C'est en décembre 1942, après l'invasion de la zone sud, que Dalloz couche sur le papier l'idée qu'il avait eue en mars 41 avec Jean Prévost. Quelques jours plus tard, il propose son plan à Yves Farge, journaliste au Progrès de Lyon et interlocuteur de Jean Moulin. Ce dernier, ainsi que le chef de l'Armée secrète, le général Delestraint, l'accepte. Ce plan, entériné par les services français de Londres, est baptisé plan « Montagnards » et Jean Moulin charge Yves Farge de mettre au point un plan d'organisation militaire du Vercors. Le 27 février, un message codé (« Les Montagnards doivent continuer à gravir les cimes ») diffusé par la BBC, donne le feu vert.

Parallèlement, au cours de l'hiver 1942-1943, les premiers résistants, issus du mouvement Franc-Tireur, s'installent dans le massif du Vercors et le premier maquis voit le jour à la ferme d'Ambel. L'instauration du Service du travail obligatoire (STO) par le gouvernement Laval en février 1943 conduit naturellement une partie des jeunes gens qui refusent d'aller travailler en Allemagne - les réfractaires - à se cacher de la police dans des zones inaccessibles : les maquis. Comme d'autres, le maquis du Vercors se développe ainsi, grâce à cette législation inacceptable pour de nombreux jeunes qui se voient peu à peu pris en charge et encadrés par la résistance locale, essentiellement des responsables de Franc-Tireur, des officiers de bataillons de chasseurs alpins de l'armée d'armistice dissoute et d'anciens élèves de l'Ecole des cadres d'Uriage.

Début 1943, Vassieux-en-Vercors est choisi comme futur terrain d'atterrissage du plan « Montagnards ». En mai 1943, après l'arrestation d'Aimé Pupin, premier chef civil du Vercors, Eugène Chavant est choisi par ses camarades pour le remplacer alors que le commandant Alain Le Ray devient le chef militaire du Vercors. En novembre 1943, le Vercors accueille son premier grand parachutage d'armes et de matériel.
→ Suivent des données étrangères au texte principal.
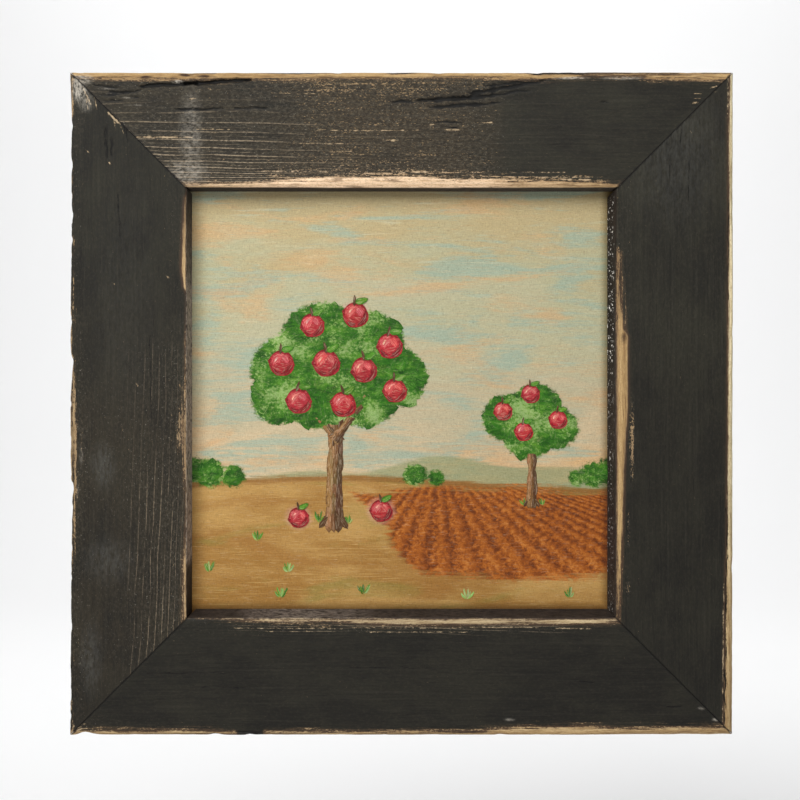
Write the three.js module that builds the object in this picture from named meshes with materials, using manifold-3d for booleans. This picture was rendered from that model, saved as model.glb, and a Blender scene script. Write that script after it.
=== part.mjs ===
// A square picture in a rustic frame, hanging on a wall by a sawtooth hanger.
// Four flat boards, painted black and rubbed through along their edges, meet in mitres. A rebate behind
// their inner edge holds a printed sheet on a hardboard back, kept in by steel tabs pushed into the wood.
// Steel V-nails pull the mitres together from behind, and two rubber bumpers keep the foot off the wall.
//
// Millimetres. +X is to the right seen from the front, +Y points into the wall and +Z is up.
// The origin is on the wall, where the hanging nail bears in the hanger's middle notch.

import * as THREE from "three";
import { mergeVertices } from "three/addons/utils/BufferGeometryUtils.js";
import Module from "manifold-3d";

const wasm = await Module();
wasm.setup();

// Frame boards
const FRAME_SIDE = 381; // 15 in, outside
const RAIL_WIDTH = 67; // board width seen from the front
const RAIL_DEPTH = 22; // board thickness
const LIP_DEPTH = 12; // wood left in front of the rebate
const REBATE_SIDE = 256; // pocket for the 254 mm picture
const MITRE_GAP = 0.3; // hairline left open between two boards
const BACK_BEVEL = 0.8; // small bevel on the back's outer edge
const STATIONS = 32; // sections along each board
// Wear takes this much off a side: a least depth, and a share of the width worn off the face.
const OUTER_WEAR = { least: 0.3, share: 0.6 };
const INNER_WEAR = { least: 0.4, share: 0.3 };
// The worn edge's shape, as shares of its width across the face and of its depth down the side
const WORN_EDGE = [[1, 0], [0.5, 0.14], [0.14, 0.5], [0, 1]];

// Picture
const PICTURE_SIDE = 254; // 10 in
const PRINT_THICKNESS = 0.4;
const BOARD_THICKNESS = 3;

// Hardware
const BUMPER_HEIGHT = 3;
const BUMPER_FOOT_RADIUS = 5;
const BUMPER_FACE_RADIUS = 4.2;
const BUMPER_X = 150;
const BUMPER_UP = 18; // bumper centre above the frame's lower edge
const HANGER_DROP = 24; // notch below the frame's upper edge
const HANGER_LENGTH = 48;
const HANGER_BODY = 8; // strip above the notches
const HANGER_THICKNESS = 0.9;
const HANGER_RISE = 1.8; // room behind the raised middle for a nail's head
const HANGER_BRIDGE = 28; // length of the raised middle
const HANGER_LEG = 3; // length of each sloping leg
const HANGER_FOLD = 0.3; // keeps the strip as thick on its slopes as on its flats
const TOOTH_PITCH = 2;
const TOOTH_HEIGHT = 1.2;
const TOOTH_COUNT = 12;
const NAIL_X = 20;
const NAIL_Z = 3.4;
const NAIL_SHANK_RADIUS = 0.65;
const NAIL_HEAD_RADIUS = 2;
const NAIL_HEAD_HEIGHT = 0.6;
const NAIL_LENGTH = 12;
const NAIL_JOIN = 0.2; // shank's overlap with its head, which are one piece
const TAB_WIDTH = 9;
const TAB_THICKNESS = 0.5;
const TAB_IN_WOOD = 5;
const TAB_OVER_BOARD = 11;
const TAB_CORNER = 2; // corners clipped off the free end
const TAB_POINT = 2.5; // length of the point in the wood
const TAB_X = 62; // tabs stand this far either side of each board's middle
const V_LEG = 6; // how far a V-nail's legs reach along the mitre
const V_SPREAD = 0.9; // how far each leg opens for a millimetre along the mitre
const V_ROOT = 1.4; // metal along the mitre where the legs meet
const V_THICKNESS = 0.8;
const V_HEIGHT = 8;
const V_RADII = [146, 172]; // where the V-nails cross each mitre, from the frame's middle
const CLEARANCE = 0.3; // room round a piece driven into wood
const TOUCH = 0.05; // room under a piece that rests on another

// Planes across the depth, from the wall (y = 0) forwards
const BACK_Y = -BUMPER_HEIGHT;
const FRONT_Y = BACK_Y - RAIL_DEPTH;
const LIP_BACK_Y = FRONT_Y + LIP_DEPTH;
const PRINT_BACK_Y = LIP_BACK_Y + PRINT_THICKNESS;
const BOARD_BACK_Y = PRINT_BACK_Y + BOARD_THICKNESS;
const TAB_Y = BOARD_BACK_Y + TOUCH;

// Distances from the frame's middle
const OUTER_R = FRAME_SIDE / 2;
const SIGHT_R = OUTER_R - RAIL_WIDTH;
const REBATE_R = REBATE_SIDE / 2;
const MIDDLE_Z = HANGER_DROP - OUTER_R;

// How each board is worn. Pairs are [place along the board, millimetres], and a board runs from -1 to 1
// clockwise round the frame, seen from the front. outer and inner are how far the sanding has cut into
// the face, wave is how far the outer edge wanders inwards, and slope is how far the sight edge leans in
// over the lip's depth.
const RAILS = [
  {
    name: "rail_top",
    turn: 0,
    slope: 1.4,
    outer: [
      [-1, 3.4], [-0.5, 3.4], [-0.2, 3], [0, 3.2], [0.3, 3], [0.45, 1.6], [0.75, 1.4], [0.88, 3], [1, 3.4],
    ],
    inner: [
      [-1, 0.8], [-0.65, 0.9], [-0.4, 3], [-0.2, 6], [0, 7], [0.2, 6.6], [0.45, 4.6], [0.8, 1.6], [1, 0.8],
    ],
    wave: [[-1, 0], [-0.6, 0.2], [-0.4, 0.5], [0, 0.1], [0.3, 0.4], [0.6, 0], [1, 0]],
  },
  {
    name: "rail_right",
    turn: 1,
    slope: 2.2,
    outer: [[-1, 1.8], [-0.6, 2.2], [-0.25, 1.2], [0, 2.2], [0.3, 2.8], [0.6, 3.6], [1, 4.4]],
    inner: [[-1, 0.4], [-0.6, 0.6], [-0.35, 2.4], [-0.22, 5], [0, 5], [0.25, 3.6], [0.5, 1.8], [1, 0.8]],
    wave: [[-1, 0], [1, 0]],
  },
  {
    name: "rail_bottom",
    turn: 2,
    slope: 2.9,
    outer: [
      [-1, 4.4], [-0.8, 3.6], [-0.5, 1.8], [0, 1.8], [0.4, 2.6], [0.5, 0.8], [0.65, 2.6], [0.95, 2.4], [1, 1.2],
    ],
    inner: [[-1, 1.2], [-0.6, 2.8], [-0.1, 3.4], [0.2, 3.4], [0.6, 2], [0.9, 0.8], [1, 0.5]],
    wave: [[-1, 0], [1, 0]],
  },
  {
    name: "rail_left",
    turn: 3,
    slope: 2,
    outer: [[-1, 1], [-0.5, 0.8], [-0.2, 1.6], [0.1, 1.2], [0.5, 0.8], [1, 1.2]],
    inner: [
      [-1, 1.4], [-0.6, 1.4], [-0.2, 1], [0, 1.4], [0.25, 0.6], [0.55, 1], [0.7, 2.6], [0.85, 1.8], [1, 0.6],
    ],
    wave: [
      [-1, 0], [-0.9, 0], [-0.6, 0.5], [-0.28, 1], [-0.2, 0.1], [0, 0.1], [0.1, 1], [0.2, 0.1], [0.55, 0.8],
      [0.75, 0.5], [0.85, 0.9], [1, 0],
    ],
  },
];

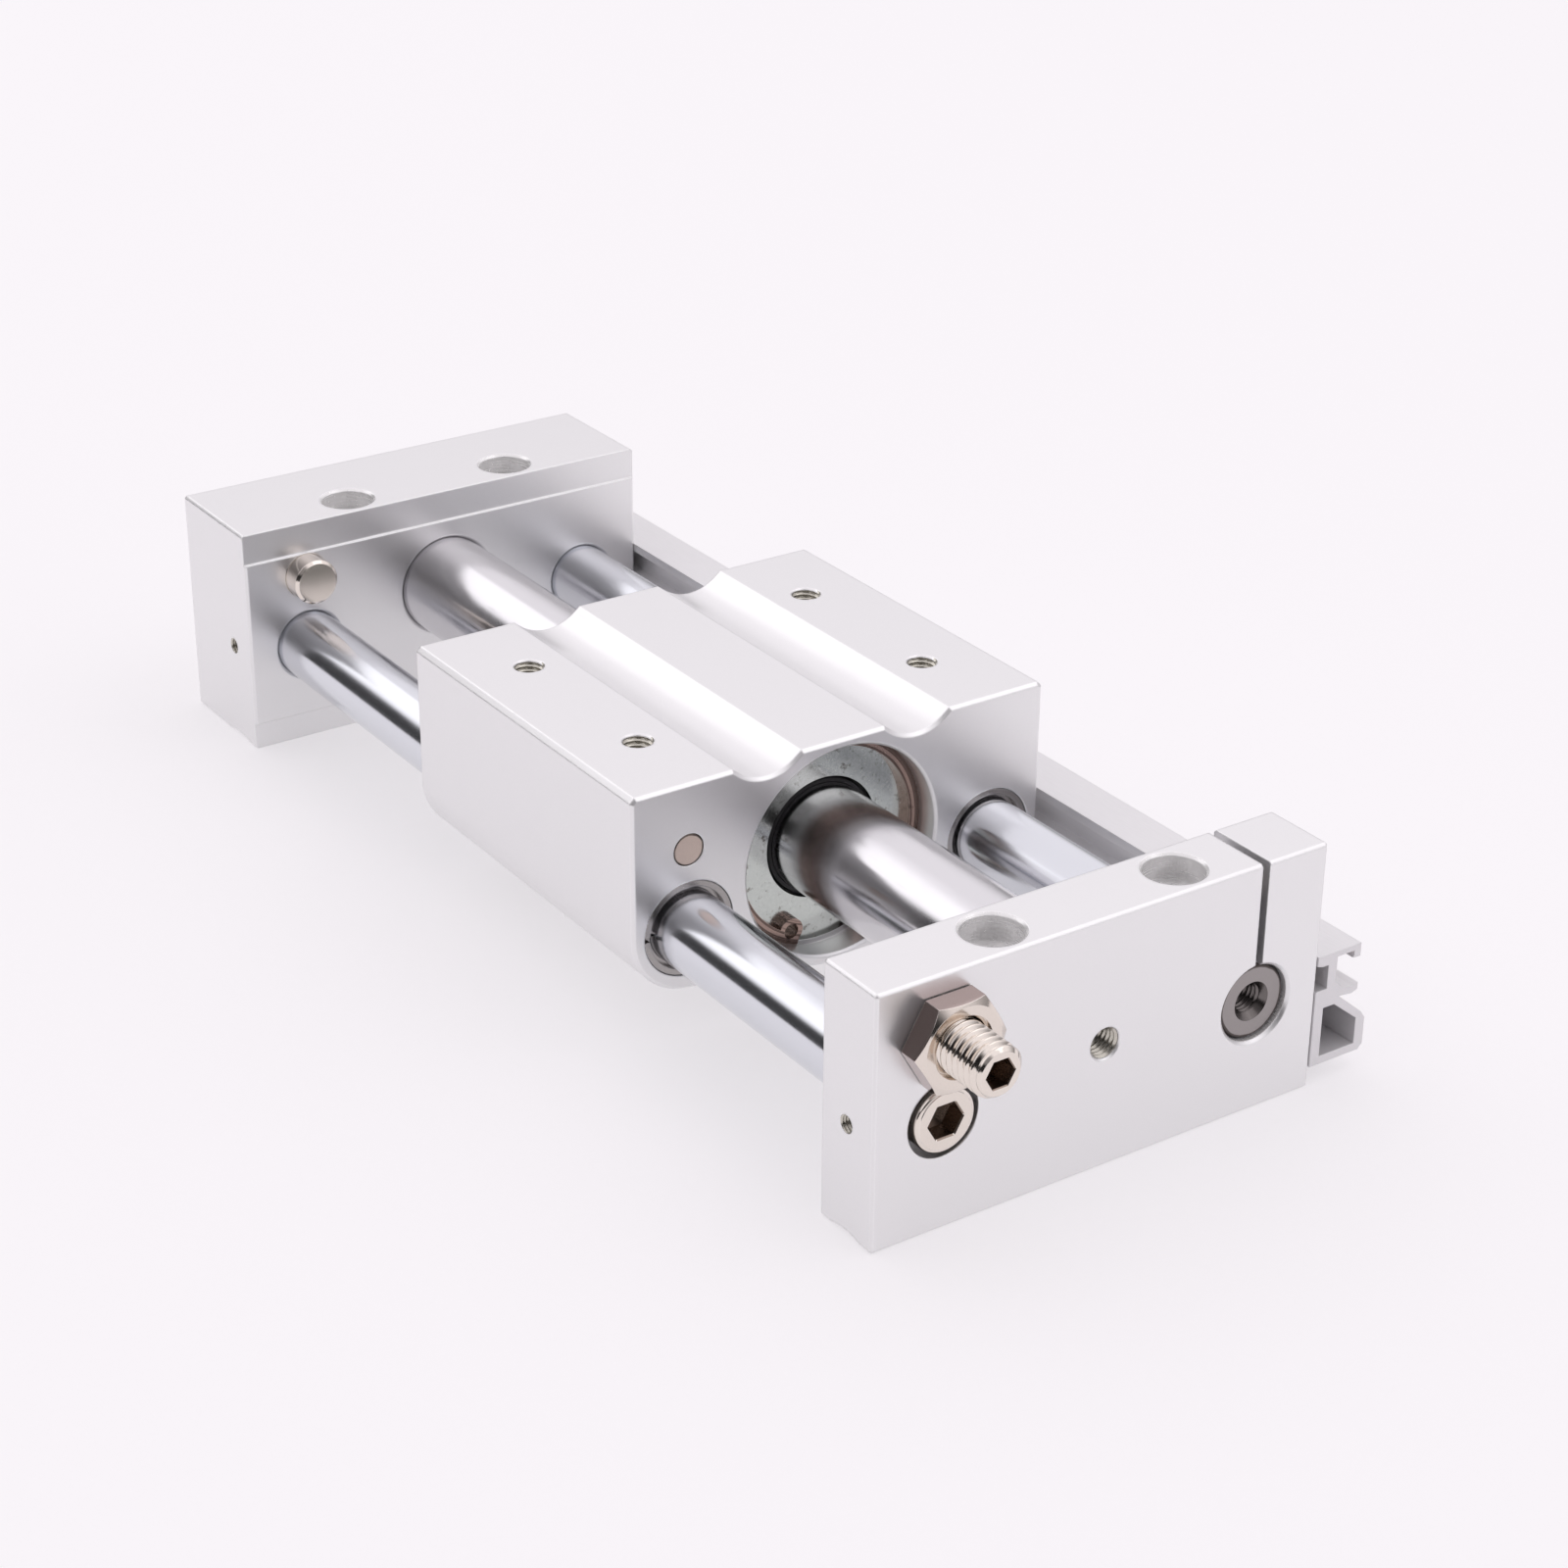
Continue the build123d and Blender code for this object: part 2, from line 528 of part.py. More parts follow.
def stop_bolt(tip_x, sign, length):
    """Threaded stop that sets the end of the stroke, with a hexagon socket at its outer end."""
    radius = STOP_BOLT_RADIUS
    edge = STOP_BOLT_BREAK
    points = [(0, 0), (0, radius - edge), (edge, radius)]
    points += [(length - edge, radius), (length, radius - edge), (length, 0)]
    bolt = turned(points) - hexagon((length - STOP_BOLT_SOCKET, 0, 0), (1, 0, 0), length, STOP_BOLT_SOCKET)
    turn = 0 if sign > 0 else 180
    return Pos(tip_x, -ROD_SPREAD, STOP_HEIGHT) * Rot(0, 0, turn) * bolt


def rail_profile():
    """Section of the switch rail, in (reach, height): a slot for the switches above a closed chamber."""
    lip_under = RAIL_HEIGHT - RAIL_LIP
    hook_in = RAIL_LIP_REACH - RAIL_HOOK
    hook_under = RAIL_HEIGHT - RAIL_HOOK_DROP
    flange_top = hook_under - RAIL_SLOT
    flange_in = RAIL_LIP_REACH - RAIL_FLANGE
    shoulder_in = RAIL_REACH - RAIL_EDGE
    recess_top = RAIL_RECESS + RAIL_RECESS_HEIGHT
    chamber_out = RAIL_REACH - RAIL_SKIN
    chamber_top = RAIL_NOTCH - RAIL_ROOF
    base = [(0, 0), (shoulder_in, 0), (RAIL_REACH, RAIL_EDGE), (RAIL_REACH, RAIL_SHOULDER)]
    base += [(shoulder_in, RAIL_SHOULDER + 1.5 * RAIL_EDGE), (RAIL_NOTCH_REACH, RAIL_NOTCH)]
    flange = [(flange_in, flange_top - RAIL_ROOT), (RAIL_LIP_REACH, flange_top - RAIL_FLANGE)]
    flange += [(RAIL_LIP_REACH, flange_top), (flange_in, flange_top - RAIL_DISH)]
    flange += [(RAIL_WALL_OUT + RAIL_ROOT, flange_top), (RAIL_WALL_OUT, flange_top + RAIL_ROOT)]
    lip = [(RAIL_WALL_OUT, lip_under), (hook_in, lip_under), (hook_in, hook_under + RAIL_BARB)]
    lip += [(hook_in - RAIL_BARB, hook_under + RAIL_BARB / 2), (hook_in, hook_under)]
    lip += [(RAIL_LIP_REACH, hook_under), (RAIL_LIP_REACH, RAIL_HEIGHT), (0, RAIL_HEIGHT)]
    back = [(0, recess_top + RAIL_DISH), (RAIL_WALL_IN / 2, recess_top), (RAIL_WALL_IN, recess_top)]
    back += [(RAIL_WALL_IN, RAIL_RECESS), (0, RAIL_RECESS)]
    chamber = [(RAIL_SKIN, RAIL_FLOOR), (chamber_out, RAIL_FLOOR)]
    chamber += [(chamber_out, RAIL_SHOULDER + RAIL_EDGE / 2)]
    chamber += [(RAIL_NOTCH_REACH - RAIL_EDGE, chamber_top), (RAIL_SKIN, chamber_top)]
    outline = make_face(Polyline(*base, *flange, *lip, *back, close=True))
    return outline - make_face(Polyline(*chamber, close=True))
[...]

Les premières attaques allemandes contre le Vercors ont lieu le 22 janvier 1944 aux Grands Goulets, puis, le 29, à Malleval (Isère). Bientôt connu comme l'un des principaux centres de résistance du maquis, le village de Vassieux, situé sur le plateau du Vercors, à 1 000 mètres d'altitude, est l'objet, du 16 au 24 avril 1944, d'une opération de répression menée par la Milice française sous le commandement de Raoul Dagostini. Plusieurs fermes sont pillées et incendiées, des habitants torturés et déportés et trois d'entre eux fusillés.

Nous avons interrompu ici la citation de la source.